Syamsu Daliend, Kepala Subdirektorat Pengawasan Produksi, Operasi, dan Pemasaran Mineral Kementerian ESDM mengatakan, karena itu sejak dulu kontrak pertambangan dibuat dengan area konsesi yang luas, sehingga ada kepastian usaha dari perusahaan tambang.

"Sampai sekarang ini kita sendiri tidak tahu berapa sih cadangan kita. Dan dulu kenapa diberi kontrak karya dalam satu paket, itu alasannya agar ada kepastian usaha," kata Syamsu dalam diskusi soal smelter, di Hotel Atlet Century, Jakarta, Kamis (6/8/2015).

SCROLL TO CONTINUE WITH CONTENT

Soal smelter atau pabrik pemurnian mineral yang sekarang masih menjadi pro dan kontra, ujar Syamsu, sebenarnya bukanlah barang baru.

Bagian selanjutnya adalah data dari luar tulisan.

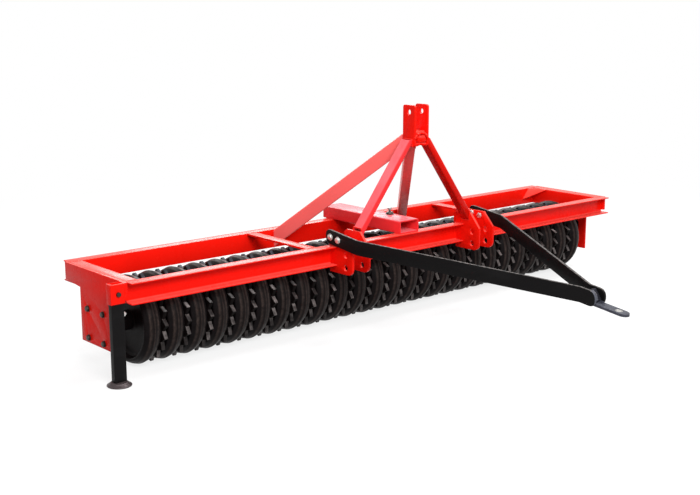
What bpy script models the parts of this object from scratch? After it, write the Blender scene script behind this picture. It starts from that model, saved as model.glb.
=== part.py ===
"""Ring land roller, 3 m working width, for three-point carrying or for towing.

Metres, +Z up.  X runs along the axle, the drawbar points to -Y, and the rings stand on z = 0.
The pieces are laid out round the middle of the frame and hang from one empty, which moves the
whole machine so that the origin lies at the bottom centre of its outline.
"""
import math

import bmesh
import bpy
from mathutils import Matrix, Vector

# Rolling gear: ridged rings on one sleeve, toothed rings between them
RING_RADIUS = 0.206
RING_RIDGE = 0.019
RING_RIM = 0.013
RING_SHOULDER = 0.016
RING_WIDTH = 0.086
RING_WEB = 0.012
SHAFT_RADIUS = 0.025
HUB_WALL = 0.020
STAR_COUNT = 24
STAR_TEETH = 20
STAR_WIDTH = 0.030
STAR_TOOTH_DEPTH = 0.0255
STAR_TIP_INSET = 0.0005
RING_SPACE = 0.003
COLLAR_WALL = 0.011
COLLAR_WIDTH = 0.024
COLLAR_SPACE = 0.033

# Frame: a rectangle of channel sections whose flanges point outwards, open over the rings
RING_ROOM_AHEAD = 0.034
RING_ROOM_ABOVE = 0.031
CHANNEL_HEIGHT = 0.095
FLANGE_WIDTH = 0.060
CHANNEL_WALL = 0.006
CROSS_LEFT_X = 0.610
CROSS_RIGHT_X = 0.705
CROSS_WIDTH = 0.055
CROSS_THICK = 0.010
GUSSET_TOP_REAR = 0.035
GUSSET_TOP_END = 0.118
GUSSET_LOW_REAR = 0.091
GUSSET_DROP = 0.066
GUSSET_THICK = 0.008

# End plates and flange bearings
PLATE_THICK = 0.012
PLATE_END_INSET = 0.035
PLATE_LOWER_HALF = 0.132
PLATE_UPPER_DROP = 0.079
PLATE_TAPER = 0.014
PLATE_MARGIN = 0.008
BEARING_FLANGE = 0.166
BEARING_FLANGE_THICK = 0.016
BEARING_CORNER = 0.022
BEARING_CORNER_STEPS = 2
BEARING_BOLT_INSET = 0.016
BEARING_BOLT_RADIUS = 0.007
BEARING_WALL = 0.031
BEARING_HUB_LENGTH = 0.050

# Lower link plates of the three-point headstock
HITCH_SPACING = 0.876
HITCH_PLATE_PITCH = 0.104
HITCH_PLATE_THICK = 0.012
HITCH_PIN_RADIUS = 0.0145
HITCH_PIN_FORWARD = 0.062
HITCH_PIN_DROPS = (0.033, 0.0955)
HITCH_REACH = 0.112
HITCH_NOSE_DROP = 0.011
HITCH_BOTTOM_DROP = 0.129
HITCH_CORNER = 0.032
HITCH_CORNER_STEPS = 3
HITCH_SHOULDER = 0.046
HITCH_INNER_RISE = 0.065
HITCH_INNER_BACK = 0.072
HITCH_INNER_CUT = (0.020, 0.015)
HITCH_ARM_COVER = 0.0165
HITCH_ARM_LAP = 0.024

# Masts, braces and top link plates
MAST_WIDTH = 0.042
MAST_DEPTH = 0.058
MAST_WALL = 0.004
MAST_HEIGHT = 0.485
MAST_FOOT_INSET = 0.016
MAST_FOOT_RISE = 0.065
MAST_FORWARD = 0.0145
MAST_TOP_X = 0.0543
CLEVIS_PITCH = 0.086
CLEVIS_THICK = 0.012
CLEVIS_DEPTH = 0.084
CLEVIS_FORWARD = 0.022
CLEVIS_LAP = 0.030
CLEVIS_HEIGHT = 0.200
CLEVIS_PIN_DROP = 0.035
CLEVIS_PIN_RADIUS = 0.0128
CLEVIS_CORNER = 0.012
CLEVIS_CORNER_STEPS = 3
CLEVIS_BLOCK_RISE = 0.009
CLEVIS_BLOCK_HEIGHT = 0.061
CLEVIS_BLOCK_DEPTH = 0.070
BRACE_WIDTH = 0.050
BRACE_HEIGHT = 0.089
BRACE_WALL = 0.005
BRACE_TOP_X = 0.040
BRACE_TOP_RISE = 0.028
BRACE_FOOT_SPREAD = 0.033
BRACE_FOOT_DROP = 0.006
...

Masalah smelter ini ribut karena Undang-Undang No.4 Tahun 2009 soal Mineral dan Batu Bara (Minerba). Di dalamnya, disebutkan Indonesia tidak boleh lagi melakukan ekspor tambang atau mineral mentah sejak awal 2014 lalu.

Hal ini untuk mendorong pembangunan pabrik pemurnian tambang (smelter) di dalam negeri, sehingga ada nilai tambah di industri pertambangan.

Menurut Syamsu, sejak UU No.11 Tahun 1967, hilirisasi pertambangan sudah diamanatkan. Namun karena tidak ada kepastian data cadangan, investor masih berpikir untuk membangun smelter. Karena pembangunan smelter ini memerlukan kepastian pasokan tambang mentah.

"Sebenarnya kewajiban bikin smelter sudah ada di UU No.11 Tahun 1967. Jadi kenapa kita ribut-ribut harus bangun smelter, bukan karena ada UU No.4 Tahun 1967 itu, tapi memang sudah ada dari dulu. Menyebutkan langsung hilirisasi harus dilakukan dalam satu paket," jelas Syamsu.

Bila kepastian jumlah cadangan tidak ada, maka pembangunan smelter bisa tidak berguna. Karena investasi smelter ini mahal, tak hanya untuk mesin tapi juga infrastruktur, terutama listrik.

"Kayak padi sama saja kan logikanya, kalau sawahnya 10 hektar, masa pabriknya ada 10 biji yah tidak baik. Makanya buat smelter juga harus ada kepastian datanya," kata Syamsu.

"Di kita data cadangan belum akurat, hambatan lain, sektor pendukungnya yaitu infrastrukturnya belum ada. Ini jadi persoalan sejak lama. Karena untuk dirikan smelter harus ada infrastruktur untuk mobilisasi peralatan untuk bangun smelter. Ketiga juga energi. Bayangkan, terakhir tahun lalu di Bali, itu kita defisit listrik kita untuk kebutuhan nasional itu 75 ribu MW, pertumbuhan listrik kita lebih dari 6% per tahun. Kalau dilihat sekarang minimum defisit kita mungkin sudah 100 ribu MW," papar Syamsu.

Jadi, kata Syamsu, harusnya energi dibangun terlebih dahulu, baru setelah itu infrastruktur akan menyusul. Bahkan, konsumsi energi per kapita di Indonesia dalah 3.000 kwh, sementara negara-negara tetangga Indonesia sudah 13.000 kwh.

"Itu korelasinya dengan smelter, kita butuh energi sangat besar. Seperti feronikel, itu butuh energi besar, makanya Vale bangun 3 pembangkit sekaligus buat suplai energinya (ke smelter). Di Pomala juga ada dua unit buat cover energinya," ujar Syamsu.